Spatial and Temporal Body-Size Changes of Brachiopods in Relation to Varied Palaeogeographic Settings

2019 
The so-called Lilliput effect refers to a macroevolutionary phonemnon where the surviving animals in the aftermath of a mass extinction tend to be smaller on average than their pre-extinction relatives (Urbanek 1993; Fraiser and Bottjer 2004; Payne 2005; Twitchett 2007; Keller and Abramovich 2009; Zhang et al. 2016). This observation clearly highlights the importance of animal body-size changes in the study of mass extinctions. Body size is a key character of any organism and profoundly affects its biology and ecology (Jablonski 1996). Body size is often controlled by environmental factors, including oxygen fluctuations (Savrda and Bottjer 1986; Payne et al. 2008, 2013), food availability (Hallam 1965; Rheault and Rice 1996; Twitchett 2007; He et al. 2010) and temperature changes (Hunt et al. 2010; Sheridan and Bickford 2011; Edeline et al. 2013), as well as substrate conditions. As many of these factors vary with water depth, the relationship between body size and bathymetry (i.e., spatial body-size changes in this book) is crucial for the study on body-size changes (Anderson 1971; Thiel 1975; Peck and Harper 2010; Shi et al. 2016).
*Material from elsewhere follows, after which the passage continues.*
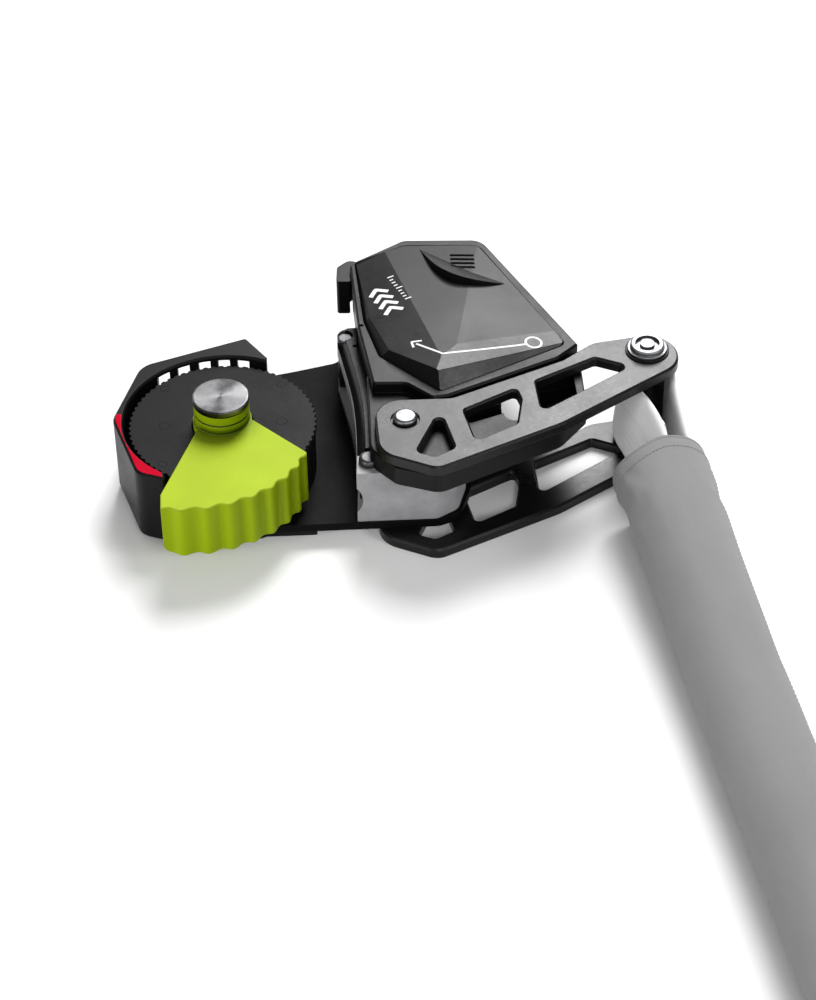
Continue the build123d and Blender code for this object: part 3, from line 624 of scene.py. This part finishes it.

For example, the study of spatial body-size changes is useful for examining which factor (or factors) played a more important role in controlling the differences of body sizes, thereby providing insights into the evolution of palaeoenvironments through time. Meanwhile, the study of size changes through past extinction times (i.e., temporal body-size changes in this book) is also of particular importance in understanding the biotic responses to global-scale climatic and environmental evolution (Twitchett 2007; He et al. 2010, 2015).